The bill also includes a monthly cap for insulin-related medical supplies of $25.
With insulin costing North Dakota residents billions of dollars each year,
House Bill 1114
would provide relief for people on fully insured plans provided by individual, small and large group employers. People on self-funded plans would not be affected.
“I call insulin liquid gold,” Nina Kritzberger, a 16-year-old Type 1 diabetic from Hillsboro, told lawmakers. “My future depends on this bill.”
HB 1114 builds on
legislation
proposed during the 2023 session that similarly sought to establish spending caps on insulin products.
Before any health insurance mandate is enacted,
state law
requires the proposed changes first be tested on state employee health plans.
As such, the legislation was altered to order the state Public Employees Retirement System, or PERS, to introduce an updated bill based on the implementation of a $25 monthly cap on a smaller scale.
The updated bill — House Bill 1114 — would bring the cap out of PERS oversight and into the North Dakota Insurance Department, which regulates the fully insured market but not the self-insured market.

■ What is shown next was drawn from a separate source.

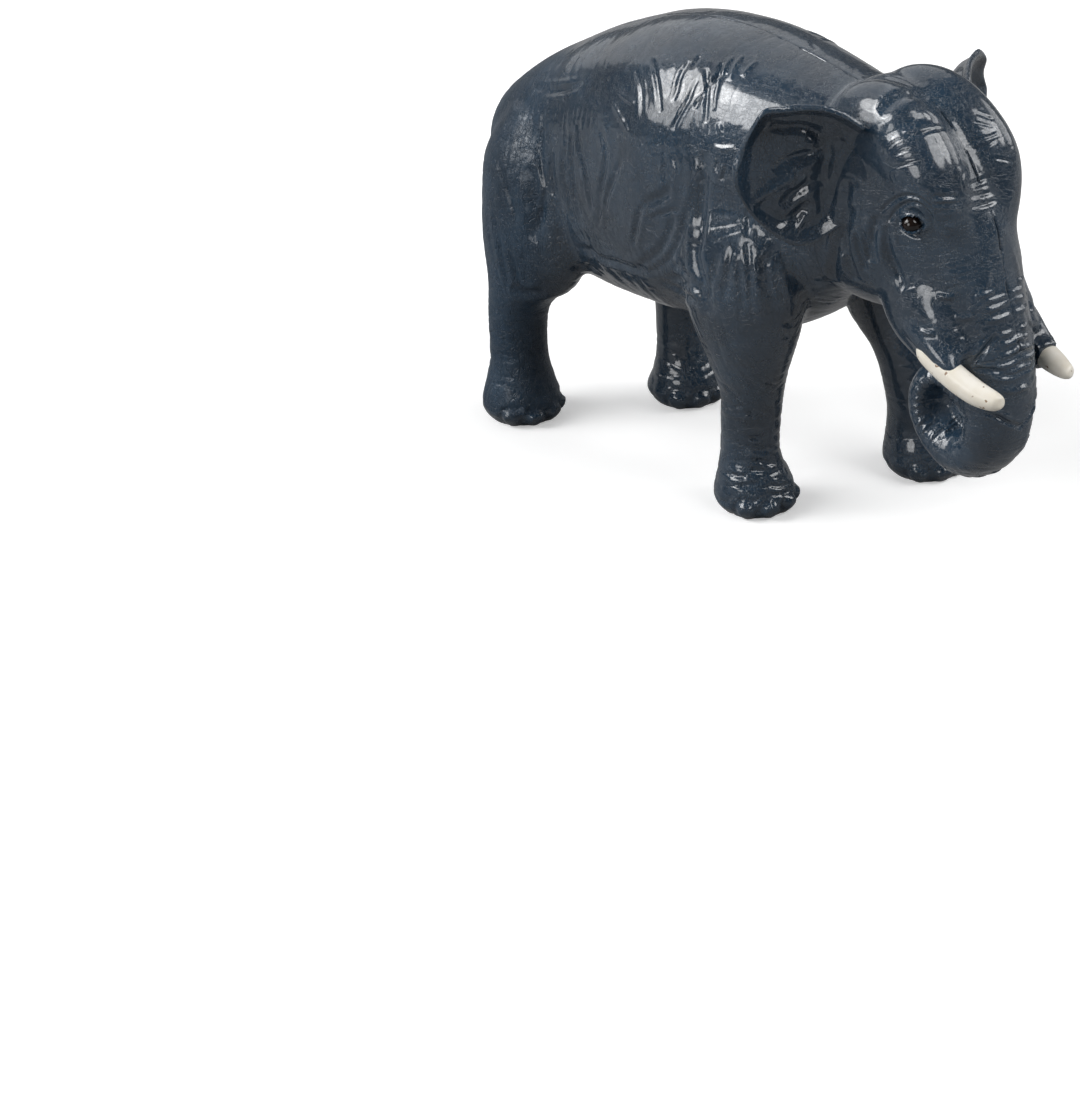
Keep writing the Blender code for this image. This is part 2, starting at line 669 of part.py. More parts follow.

Employers that provide self-insured health programs use profits to cover claims and fees, acting as their own insurers.
Fully insured plans refer to employers that pay a third-party insurance carrier a fixed premium to cover claims and fees.

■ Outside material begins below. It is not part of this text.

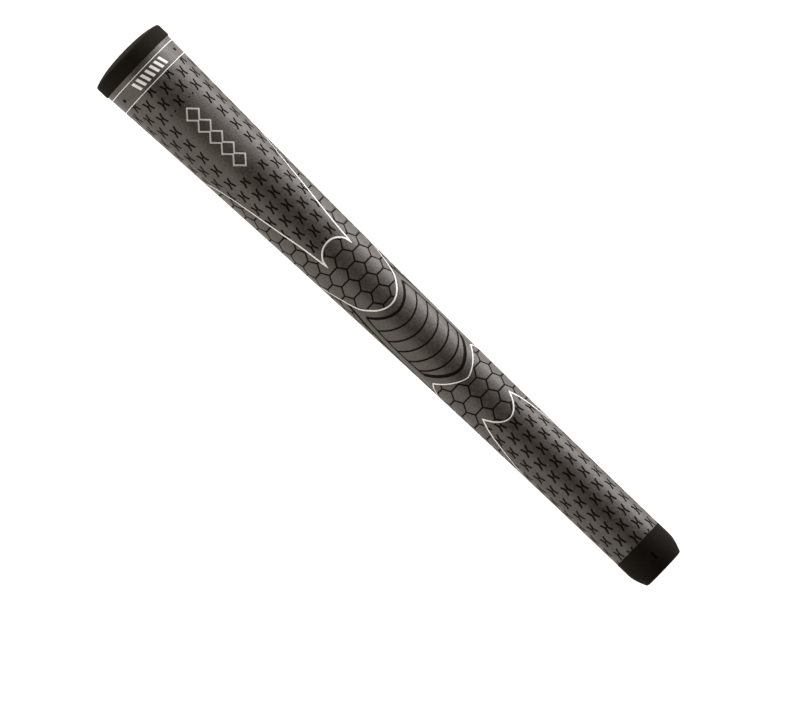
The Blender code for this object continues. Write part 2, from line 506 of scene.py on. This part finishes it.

“It (the mandate) doesn’t impact the entire insurance market within North Dakota,” PERS Executive Director Rebecca Fricke testified during a Government and Veterans Affairs Committee meeting on Thursday, Jan. 9.
Blue Cross Blue Shield Vice President Megan Hruby told the committee that two-thirds of the provider’s members would not be eligible for the monthly cap, calling the bill a “false promise.”

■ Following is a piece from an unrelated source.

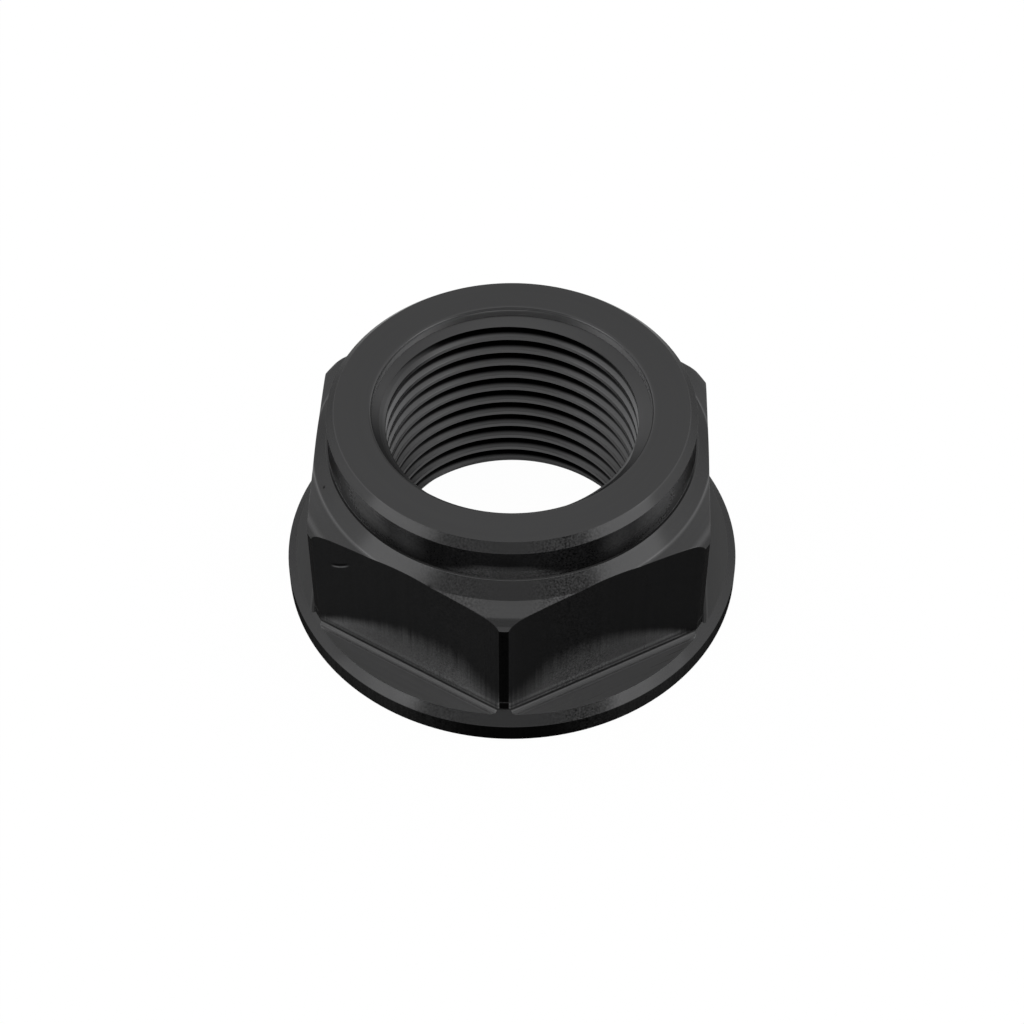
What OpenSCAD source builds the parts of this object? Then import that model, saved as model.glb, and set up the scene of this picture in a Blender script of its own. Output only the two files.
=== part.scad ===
// Flanged hexagon nut with a round collar, turned and milled from one piece of aluminium.
// Origin: centre of the flange's seat face. +Z runs along the thread, towards the collar.
// Hexagon corners lie on -Y and every 60 degrees from it. All lengths are in millimetres.

/* [Thread] */
// Nominal diameter of the metric fine thread
thread_diameter = 22; // [12:1:28]
// Thread pitch
thread_pitch = 1.5; // [1:0.25:2]
// How much wider than the thread the plain mouths are
mouth_clearance = 0.5; // [0.2:0.05:1]
// Depth of the straight mouth below the top face
top_mouth_depth = 0.87; // [0.3:0.01:2]
// Depth of the straight mouth above the seat face
seat_mouth_depth = 1.25; // [0.3:0.05:2]
// Height of each cone that leads from a mouth into the thread
lead_in_height = 0.38; // [0.2:0.02:1]
// Radius that rounds the edge between the top face and its mouth
mouth_edge_radius = 0.25; // [0.1:0.05:0.4]

/* [Collar] */
// Height of the whole nut, from the seat face to the top face
nut_height = 18.9; // [16:0.1:24]
// Outside diameter of the round collar
collar_diameter = 29.8; // [27:0.1:31]
// Chamfer round the collar's top edge
collar_chamfer = 0.64; // [0.2:0.02:1.2]
// Height of the collar's straight and chamfered wall above the ledge at its foot
collar_rise = 3.58; // [2:0.02:6]
// Width of the flat ledge at the collar's foot
ledge_width = 0.22; // [0.1:0.02:0.5]

/* [Shoulder] */
// Slope of the steep cone under the ledge, down from level
steep_angle = 45; // [35:1:60]
// Height of the steep cone
steep_height = 1.1; // [0.6:0.02:1.6]
// Slope of the shallow cone that tops the hexagon, down from level
shallow_angle = 15; // [10:1:25]
// Radius that rounds each hexagon corner into the shallow cone
corner_round = 1; // [0.4:0.1:1.6]

/* [Spanner flats] */
// Distance across the flats, the spanner size
across_flats = 32; // [30:0.5:36]
// Diameter over the turned hexagon corners
across_corners = 36.5; // [36:0.05:37]
// Radius that the milling cutter leaves at the foot of each flat
flat_foot_radius = 0.45; // [0.2:0.05:0.8]
// Depth of the shallow turned neck at the foot of each corner
neck_depth = 0.09; // [0.03:0.01:0.3]
// Height of that neck above the flange bevel
neck_height = 1; // [0.4:0.1:2]

/* [Flange] */
// Outside diameter of the flange
flange_diameter = 38.2; // [37:0.1:44]
// Height of the flange's straight rim
rim_height = 1.7; // [1:0.1:3]
// Slope of the bevel above the rim, up from level
bevel_angle = 45; // [30:1:60]
// How far the bevel has fallen, below the neck, where the milled ledges cut it
mill_depth = 0.25; // [0.1:0.05:0.6]

/* [Hidden] */
// Number of straight steps in a preview circle
$fn = 180;
// Amount by which a cutting tool runs past what it cuts
overshoot = 1;
// Basic minor diameter of an internal metric thread, in pitches below the nominal one
minor_drop = 1.0825;

thread_minor_r = (thread_diameter - minor_drop * thread_pitch) / 2;
mouth_r = (thread_diameter + mouth_clearance) / 2;

collar_r = collar_diameter / 2;
ledge_z = nut_height - collar_rise;
ledge_r = collar_r + ledge_width;

steep_foot_r = ledge_r + steep_height / tan(steep_angle);
steep_foot_z = ledge_z - steep_height;

corner_r = across_corners / 2;
flat_r = across_flats / 2;
neck_r = corner_r - neck_depth;
// Centre of the arc that touches the shallow cone and the corner's turned wall
round_r = corner_r - corner_round;
round_z = steep_foot_z - (round_r - steep_foot_r) * tan(shallow_angle) - corner_round / cos(shallow_angle);
// Point where that arc leaves the shallow cone
shallow_foot_r = round_r + corner_round * sin(shallow_angle);
shallow_foot_z = round_z + corner_round * cos(shallow_angle);

rim_r = flange_diameter / 2;
bevel_top_z = rim_height + (rim_r - neck_r) * tan(bevel_angle);
neck_top_z = bevel_top_z + neck_height;
mill_floor_z = bevel_top_z - mill_depth;

nut_colour = [0.09, 0.09, 0.095];

// Half section of the turned blank, from the axis outwards
module blank_section() {
    polygon([
        [0, 0],
        [rim_r, 0],
        [rim_r, rim_height],
        [neck_r, bevel_top_z],
        [neck_r, neck_top_z],
        [corner_r, neck_top_z + neck_depth],
        [corner_r, round_z],
        [round_r, round_z],
        [shallow_foot_r, shallow_foot_z],
        [steep_foot_r, steep_foot_z],
        [ledge_r, ledge_z],
        [collar_r, ledge_z],
        [collar_r, nut_height - collar_chamfer],
        [collar_r - collar_chamfer, nut_height],
        [0, nut_height]
    ]);
    translate([round_r, round_z])
        circle(r = corner_round);
}

// Section of the end mill's path beside one flat: a straight flank, a rounded foot and a level floor
module cutter_section() {
    cut_width = rim_r - flat_r + overshoot;
    cut_height = nut_height - mill_floor_z;
    translate([flat_r, mill_floor_z + flat_foot_radius])
        square([cut_width, cut_height]);
    translate([flat_r + flat_foot_radius, mill_floor_z])
        square([cut_width, cut_height]);
    translate([flat_r + flat_foot_radius, mill_floor_z + flat_foot_radius])
        circle(r = flat_foot_radius);
}

// The cutter's pass along one flat
module flat_pass() {
    rotate([90, 0, 0])
        linear_extrude(height = 2 * rim_r + 2 * overshoot, center = true)
            cutter_section();
}

// Half section of the bore: straight mouths, lead-in cones and the wall at the thread's minor diameter
module bore_section() {
    mouth_edge_r = mouth_r + mouth_edge_radius;
    mouth_edge_z = nut_height - mouth_edge_radius;
    polygon([
        [0, -overshoot],
        [mouth_r, -overshoot],
        [mouth_r, seat_mouth_depth],
        [thread_minor_r, seat_mouth_depth + lead_in_height],
        [thread_minor_r, nut_height - top_mouth_depth - lead_in_height],
        [mouth_r, nut_height - top_mouth_depth],
        [mouth_r, mouth_edge_z],
        [mouth_edge_r, mouth_edge_z],
        [mouth_edge_r, nut_height + overshoot],
        [0, nut_height + overshoot]
    ]);
}

// Half section of the nut as it leaves the lathe, with the rounded edge of its top mouth
module turned_section() {
    difference() {
        blank_section();
        bore_section();
    }
    translate([mouth_r + mouth_edge_radius, nut_height - mouth_edge_radius])
        circle(r = mouth_edge_radius);
}

module nut() {
    color(nut_colour)
        difference() {
            rotate_extrude()
                turned_section();
            for (side = [0:5])
                rotate([0, 0, 60 * side])
                    flat_pass();
        }
}

nut();
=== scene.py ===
import bpy
import numpy as np
from bpy.props import FloatProperty, FloatVectorProperty, IntProperty, PointerProperty
from mathutils import Matrix, Vector


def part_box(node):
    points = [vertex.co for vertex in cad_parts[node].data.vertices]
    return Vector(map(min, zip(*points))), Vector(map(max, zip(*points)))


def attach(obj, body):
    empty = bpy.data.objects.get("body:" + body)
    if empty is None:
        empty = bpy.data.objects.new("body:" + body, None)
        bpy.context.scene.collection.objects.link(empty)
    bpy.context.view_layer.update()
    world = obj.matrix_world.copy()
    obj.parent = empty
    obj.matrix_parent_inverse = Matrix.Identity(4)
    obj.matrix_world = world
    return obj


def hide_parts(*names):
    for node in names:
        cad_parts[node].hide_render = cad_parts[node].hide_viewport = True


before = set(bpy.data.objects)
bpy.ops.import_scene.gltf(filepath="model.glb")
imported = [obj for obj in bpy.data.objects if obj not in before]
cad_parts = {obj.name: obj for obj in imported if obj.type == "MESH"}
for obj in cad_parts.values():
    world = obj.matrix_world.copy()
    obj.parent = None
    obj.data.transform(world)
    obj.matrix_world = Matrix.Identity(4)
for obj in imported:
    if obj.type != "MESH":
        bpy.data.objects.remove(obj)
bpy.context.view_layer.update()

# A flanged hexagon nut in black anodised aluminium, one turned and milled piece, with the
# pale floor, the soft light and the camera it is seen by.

bl_info = {
    "name": "Flanged hexagon nut",
    "version": (1, 0, 0),
    "blender": (4, 5, 0),
    "location": "3D View > Sidebar > Nut",
    "description": "Builds a flanged hexagon nut with its thread, its finish and a studio",
    "category": "Add Mesh",
}

NUT_LOW, NUT_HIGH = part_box("nut")
SIXTH = np.radians(60.0)
SIDE_STEP = 0.1  # what the UV map "lay" adds for each next side, in metres
VIEW_TURN = 0.035  # tangent of the camera's turn from the front
MINOR_DROP = 1.0825  # thread's basic minor diameter, in pitches below the nominal one


def length(name, description, millimetres):
    """A length property: its default is given in millimetres and kept in metres."""
    return FloatProperty(
        name=name, description=description, default=millimetres * 0.001,
        unit="LENGTH", subtype="DISTANCE", precision=6,
    )


def angle(name, description, degrees):
    """An angle property: its default is given in degrees and kept in radians."""
    return FloatProperty(
        name=name, description=description, default=float(np.radians(degrees)),
        unit="ROTATION", subtype="ANGLE",
    )


def colour(name, description, value):
    """A colour property, in linear red, green and blue."""
    return FloatVectorProperty(
        name=name, description=description, default=value, size=3,
        subtype="COLOR", min=0.0, max=1.0,
    )


def factor(name, description, value, highest=1.0):
    """A plain number between nought and a highest value."""
    return FloatProperty(
        name=name, description=description, default=value,
        subtype="FACTOR", min=0.0, max=highest,
    )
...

“We do not make health insurance more affordable by passing coverage mandates, as insurance companies don’t pay for mandates. Policy holders pay for mandates in the form of increased premiums,” Hruby said.
She touted the insurance provider having already placed similar caps on insulin products and said companies should be making those decisions, not the state government.
Sanford Health and the Greater North Dakota Chamber also had representatives testify against the bill.
Advocates for the spending cap said higher premiums are worth lowering the cost of insulin drugs and supplies.
“One of the first things that people ask me about is, ‘Why should I pay for your insulin?’ And my response is, ‘Why should I have to pay for your premiums?’” Danelle Johnson, of Horace, said in her testimony.
If adopted and as written, the spending caps brought by
House Bill 1114
would apply to the North Dakota commercial insurance market and cost the state around $834,000 over the 2025-27 biennium.
According to the 2024 North Dakota diabetes report,
medical fees associated with the condition cost North Dakotans over $306 billion in 2022.
The state has more than 57,200 adults diagnosed with diabetes, and a staggering 38% have prediabetes — a condition where blood sugar levels are high but not high enough to cause Type 2 diabetes.
Nearly half of those people are adults 65 years old or older.
North Dakotan tribal members were also found to be twice as likely to have diabetes compared to their white counterparts.